WHAT THIS TASK INVOLVES => Check every line below for the word "model" and show those that hold it.

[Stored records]
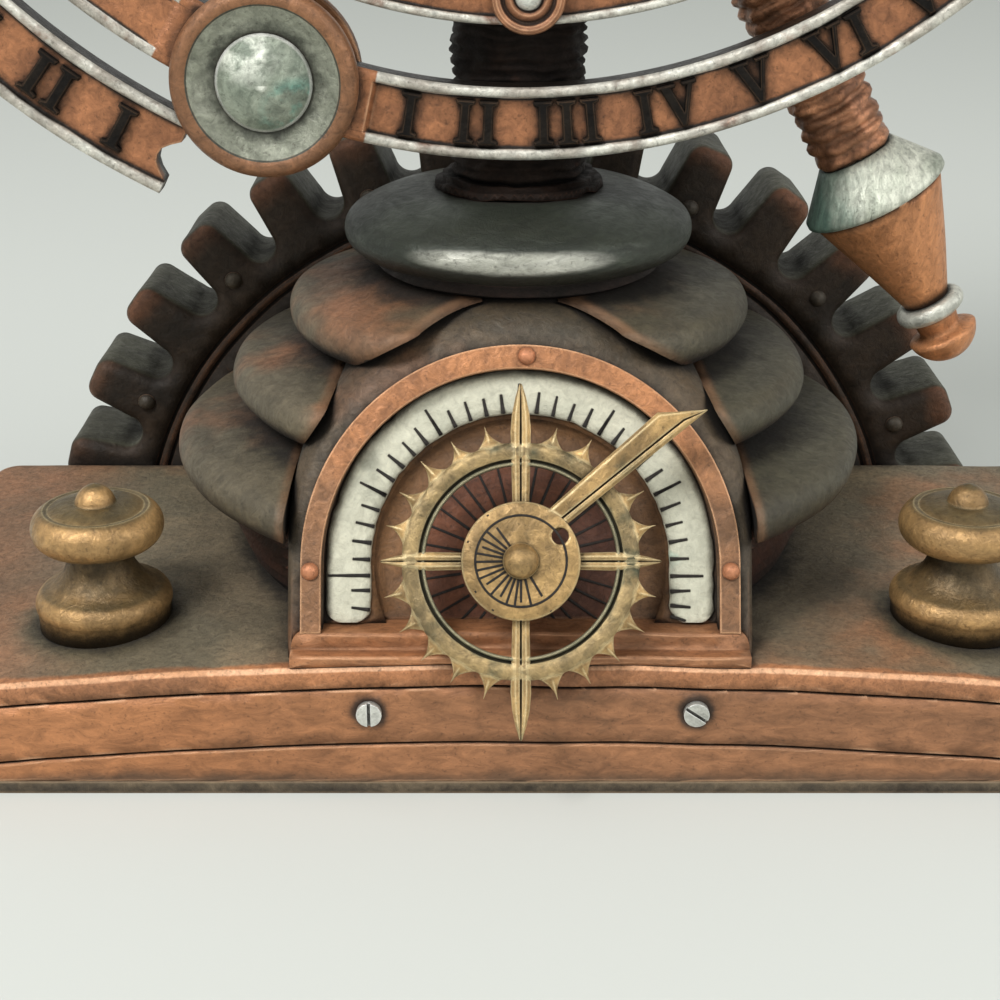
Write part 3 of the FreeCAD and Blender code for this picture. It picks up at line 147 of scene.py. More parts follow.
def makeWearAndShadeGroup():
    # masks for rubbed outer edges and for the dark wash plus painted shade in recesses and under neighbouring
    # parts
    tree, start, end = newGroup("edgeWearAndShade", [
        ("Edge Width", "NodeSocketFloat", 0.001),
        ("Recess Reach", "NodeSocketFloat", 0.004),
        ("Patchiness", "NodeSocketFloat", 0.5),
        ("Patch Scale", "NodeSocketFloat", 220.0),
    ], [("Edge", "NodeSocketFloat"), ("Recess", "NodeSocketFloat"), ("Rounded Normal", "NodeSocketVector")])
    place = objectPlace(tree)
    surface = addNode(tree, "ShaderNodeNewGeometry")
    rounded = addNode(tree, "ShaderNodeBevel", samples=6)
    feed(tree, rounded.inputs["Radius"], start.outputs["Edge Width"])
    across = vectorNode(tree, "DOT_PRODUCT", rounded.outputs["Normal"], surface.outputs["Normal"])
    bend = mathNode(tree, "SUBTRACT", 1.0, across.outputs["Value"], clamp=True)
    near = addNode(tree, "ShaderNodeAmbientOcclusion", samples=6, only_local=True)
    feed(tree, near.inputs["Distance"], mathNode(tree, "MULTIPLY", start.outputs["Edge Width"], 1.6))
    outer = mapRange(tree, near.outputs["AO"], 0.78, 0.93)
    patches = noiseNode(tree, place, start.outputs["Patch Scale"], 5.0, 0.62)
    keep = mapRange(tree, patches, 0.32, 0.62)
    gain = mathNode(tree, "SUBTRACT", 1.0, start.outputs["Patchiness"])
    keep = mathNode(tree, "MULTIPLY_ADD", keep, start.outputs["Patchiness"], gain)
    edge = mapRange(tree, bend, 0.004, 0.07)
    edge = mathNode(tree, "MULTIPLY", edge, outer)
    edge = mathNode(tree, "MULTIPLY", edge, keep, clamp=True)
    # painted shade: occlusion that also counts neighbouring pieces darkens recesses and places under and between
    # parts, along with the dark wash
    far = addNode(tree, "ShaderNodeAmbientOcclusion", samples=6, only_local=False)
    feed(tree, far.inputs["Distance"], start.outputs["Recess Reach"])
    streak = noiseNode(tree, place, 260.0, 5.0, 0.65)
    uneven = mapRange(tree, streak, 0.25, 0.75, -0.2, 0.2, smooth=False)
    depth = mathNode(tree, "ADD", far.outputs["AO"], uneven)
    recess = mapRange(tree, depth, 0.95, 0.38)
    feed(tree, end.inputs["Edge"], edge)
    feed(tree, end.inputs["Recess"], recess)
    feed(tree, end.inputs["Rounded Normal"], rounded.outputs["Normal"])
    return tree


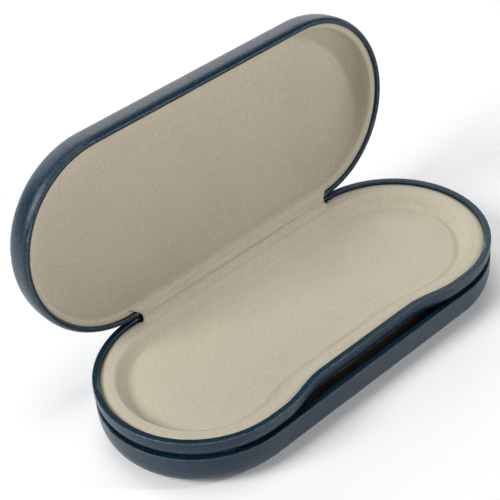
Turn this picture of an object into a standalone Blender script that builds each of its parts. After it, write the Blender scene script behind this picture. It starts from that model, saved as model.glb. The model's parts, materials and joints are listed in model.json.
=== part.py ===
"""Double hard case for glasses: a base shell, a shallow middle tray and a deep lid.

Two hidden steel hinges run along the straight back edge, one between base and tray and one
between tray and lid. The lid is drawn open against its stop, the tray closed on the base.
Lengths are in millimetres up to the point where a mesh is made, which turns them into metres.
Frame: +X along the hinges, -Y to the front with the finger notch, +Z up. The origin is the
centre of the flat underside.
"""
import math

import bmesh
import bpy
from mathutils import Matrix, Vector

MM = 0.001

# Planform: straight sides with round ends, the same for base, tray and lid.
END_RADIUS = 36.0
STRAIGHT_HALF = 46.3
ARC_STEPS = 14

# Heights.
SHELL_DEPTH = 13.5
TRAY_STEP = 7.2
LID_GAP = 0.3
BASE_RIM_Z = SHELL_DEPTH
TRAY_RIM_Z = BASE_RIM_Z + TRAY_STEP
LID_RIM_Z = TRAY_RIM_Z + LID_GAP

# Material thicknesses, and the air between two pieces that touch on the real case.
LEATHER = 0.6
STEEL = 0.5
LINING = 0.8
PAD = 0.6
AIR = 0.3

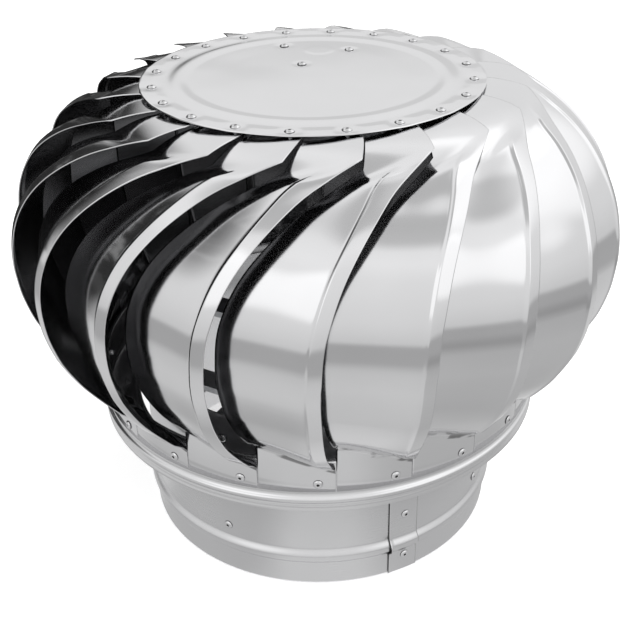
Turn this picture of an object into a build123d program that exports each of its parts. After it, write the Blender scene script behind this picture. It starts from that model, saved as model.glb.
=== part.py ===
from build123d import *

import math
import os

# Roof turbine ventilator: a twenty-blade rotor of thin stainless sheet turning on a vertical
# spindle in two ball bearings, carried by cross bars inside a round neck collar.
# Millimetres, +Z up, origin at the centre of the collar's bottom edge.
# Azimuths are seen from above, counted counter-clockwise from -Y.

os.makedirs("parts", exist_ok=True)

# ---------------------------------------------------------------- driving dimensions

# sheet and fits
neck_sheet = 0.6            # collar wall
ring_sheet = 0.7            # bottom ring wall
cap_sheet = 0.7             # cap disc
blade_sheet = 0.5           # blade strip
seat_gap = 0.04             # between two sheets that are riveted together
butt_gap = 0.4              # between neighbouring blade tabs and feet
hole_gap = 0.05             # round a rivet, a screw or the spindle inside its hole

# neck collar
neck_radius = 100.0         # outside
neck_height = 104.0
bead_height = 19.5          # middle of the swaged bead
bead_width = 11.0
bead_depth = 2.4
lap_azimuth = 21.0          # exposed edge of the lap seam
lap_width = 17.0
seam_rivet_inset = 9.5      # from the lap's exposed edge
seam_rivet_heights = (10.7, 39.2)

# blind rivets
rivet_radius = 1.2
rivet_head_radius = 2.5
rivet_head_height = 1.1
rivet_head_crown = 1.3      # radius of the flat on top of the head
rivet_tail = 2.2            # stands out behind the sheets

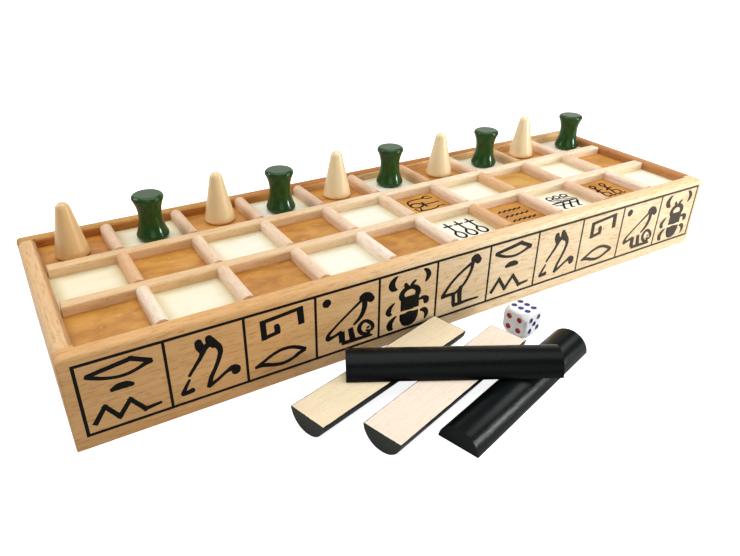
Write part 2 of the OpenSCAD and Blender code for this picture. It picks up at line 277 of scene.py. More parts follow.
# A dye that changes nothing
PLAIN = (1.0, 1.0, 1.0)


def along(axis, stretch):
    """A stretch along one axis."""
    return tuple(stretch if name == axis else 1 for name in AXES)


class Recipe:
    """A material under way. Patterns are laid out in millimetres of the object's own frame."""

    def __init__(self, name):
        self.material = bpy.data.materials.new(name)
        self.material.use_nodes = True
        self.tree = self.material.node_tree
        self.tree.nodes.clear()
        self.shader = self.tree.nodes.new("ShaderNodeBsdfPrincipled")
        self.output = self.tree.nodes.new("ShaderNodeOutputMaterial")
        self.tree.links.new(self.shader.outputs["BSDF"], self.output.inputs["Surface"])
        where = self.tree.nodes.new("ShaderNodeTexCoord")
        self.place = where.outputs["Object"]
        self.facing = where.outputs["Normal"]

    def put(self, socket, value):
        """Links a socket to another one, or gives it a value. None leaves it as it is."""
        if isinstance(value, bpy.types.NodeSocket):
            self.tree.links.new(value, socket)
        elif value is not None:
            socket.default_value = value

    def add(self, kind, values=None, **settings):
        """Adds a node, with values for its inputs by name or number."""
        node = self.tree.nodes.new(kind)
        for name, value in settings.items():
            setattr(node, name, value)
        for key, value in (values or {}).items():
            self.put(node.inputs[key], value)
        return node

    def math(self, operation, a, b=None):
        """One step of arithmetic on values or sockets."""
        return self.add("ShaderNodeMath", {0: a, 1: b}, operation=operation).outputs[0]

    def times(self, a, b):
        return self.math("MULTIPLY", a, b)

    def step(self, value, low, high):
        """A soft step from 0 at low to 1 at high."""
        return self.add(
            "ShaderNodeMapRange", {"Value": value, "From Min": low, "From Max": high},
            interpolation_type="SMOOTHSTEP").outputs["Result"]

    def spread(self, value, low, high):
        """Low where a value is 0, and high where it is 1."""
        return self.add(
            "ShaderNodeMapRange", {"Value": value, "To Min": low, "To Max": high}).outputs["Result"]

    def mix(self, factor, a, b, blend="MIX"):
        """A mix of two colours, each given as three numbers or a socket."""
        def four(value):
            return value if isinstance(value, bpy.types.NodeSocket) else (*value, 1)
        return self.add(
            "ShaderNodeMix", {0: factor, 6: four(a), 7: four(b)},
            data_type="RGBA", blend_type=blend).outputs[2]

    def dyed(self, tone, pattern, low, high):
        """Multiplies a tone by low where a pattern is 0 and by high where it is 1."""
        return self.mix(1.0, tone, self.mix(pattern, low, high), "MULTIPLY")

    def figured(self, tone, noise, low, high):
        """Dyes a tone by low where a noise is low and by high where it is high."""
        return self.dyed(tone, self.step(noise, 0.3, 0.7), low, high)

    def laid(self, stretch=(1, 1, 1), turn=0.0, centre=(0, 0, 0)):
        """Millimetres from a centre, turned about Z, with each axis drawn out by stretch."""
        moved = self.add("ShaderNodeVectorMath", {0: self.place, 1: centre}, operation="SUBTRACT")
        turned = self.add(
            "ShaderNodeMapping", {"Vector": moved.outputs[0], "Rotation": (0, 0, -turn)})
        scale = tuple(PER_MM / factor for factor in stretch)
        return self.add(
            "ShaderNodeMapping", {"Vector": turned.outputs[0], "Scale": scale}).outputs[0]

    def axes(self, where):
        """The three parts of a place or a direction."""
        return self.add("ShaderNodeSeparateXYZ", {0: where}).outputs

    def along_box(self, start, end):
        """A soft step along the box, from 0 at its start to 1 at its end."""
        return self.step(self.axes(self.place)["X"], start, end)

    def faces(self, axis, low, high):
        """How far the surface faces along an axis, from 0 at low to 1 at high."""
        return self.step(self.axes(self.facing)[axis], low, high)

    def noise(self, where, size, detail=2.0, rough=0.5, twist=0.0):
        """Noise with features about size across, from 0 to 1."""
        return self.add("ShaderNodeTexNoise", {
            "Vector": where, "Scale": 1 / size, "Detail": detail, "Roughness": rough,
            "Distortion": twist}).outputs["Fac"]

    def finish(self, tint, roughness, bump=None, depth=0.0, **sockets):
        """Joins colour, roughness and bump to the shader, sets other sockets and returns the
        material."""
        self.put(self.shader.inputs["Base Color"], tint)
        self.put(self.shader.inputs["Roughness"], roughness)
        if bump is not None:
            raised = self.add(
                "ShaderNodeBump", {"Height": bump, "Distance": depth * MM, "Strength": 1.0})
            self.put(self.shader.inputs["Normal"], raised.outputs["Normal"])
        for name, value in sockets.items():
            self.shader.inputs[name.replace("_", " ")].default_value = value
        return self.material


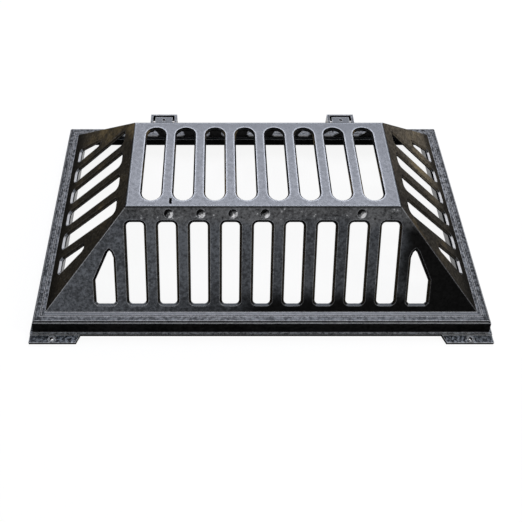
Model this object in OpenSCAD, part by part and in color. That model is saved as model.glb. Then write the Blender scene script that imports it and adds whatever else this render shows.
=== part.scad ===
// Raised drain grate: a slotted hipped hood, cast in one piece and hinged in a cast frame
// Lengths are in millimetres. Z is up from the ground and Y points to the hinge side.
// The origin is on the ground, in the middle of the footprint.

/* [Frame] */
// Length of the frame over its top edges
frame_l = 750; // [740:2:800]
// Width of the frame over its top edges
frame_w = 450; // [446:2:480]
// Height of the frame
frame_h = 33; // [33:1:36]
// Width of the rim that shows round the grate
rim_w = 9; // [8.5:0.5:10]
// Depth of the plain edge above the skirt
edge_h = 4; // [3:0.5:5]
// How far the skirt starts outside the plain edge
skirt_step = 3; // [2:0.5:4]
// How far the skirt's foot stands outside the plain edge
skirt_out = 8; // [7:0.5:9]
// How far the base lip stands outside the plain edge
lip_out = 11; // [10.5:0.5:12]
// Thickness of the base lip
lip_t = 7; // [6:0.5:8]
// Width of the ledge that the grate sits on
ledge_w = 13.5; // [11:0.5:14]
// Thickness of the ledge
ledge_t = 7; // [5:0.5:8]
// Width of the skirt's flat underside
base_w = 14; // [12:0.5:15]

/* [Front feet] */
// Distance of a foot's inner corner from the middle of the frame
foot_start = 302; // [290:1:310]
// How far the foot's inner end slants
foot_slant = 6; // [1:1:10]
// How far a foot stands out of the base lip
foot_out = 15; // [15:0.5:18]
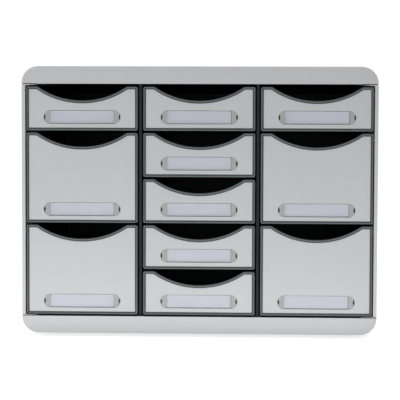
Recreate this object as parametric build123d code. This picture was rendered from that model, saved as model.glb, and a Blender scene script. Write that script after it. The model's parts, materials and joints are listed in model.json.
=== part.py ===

EXERCISE ANSWER =>
Turn this picture of an object into a standalone Blender script that builds each of its parts. After it, write the Blender scene script behind this picture. It starts from that model, saved as model.glb. The model's parts, materials and joints are listed in model.json.
Turn this picture of an object into a build123d program that exports each of its parts. After it, write the Blender scene script behind this picture. It starts from that model, saved as model.glb.
Model this object in OpenSCAD, part by part and in color. That model is saved as model.glb. Then write the Blender scene script that imports it and adds whatever else this render shows.
Recreate this object as parametric build123d code. This picture was rendered from that model, saved as model.glb, and a Blender scene script. Write that script after it. The model's parts, materials and joints are listed in model.json.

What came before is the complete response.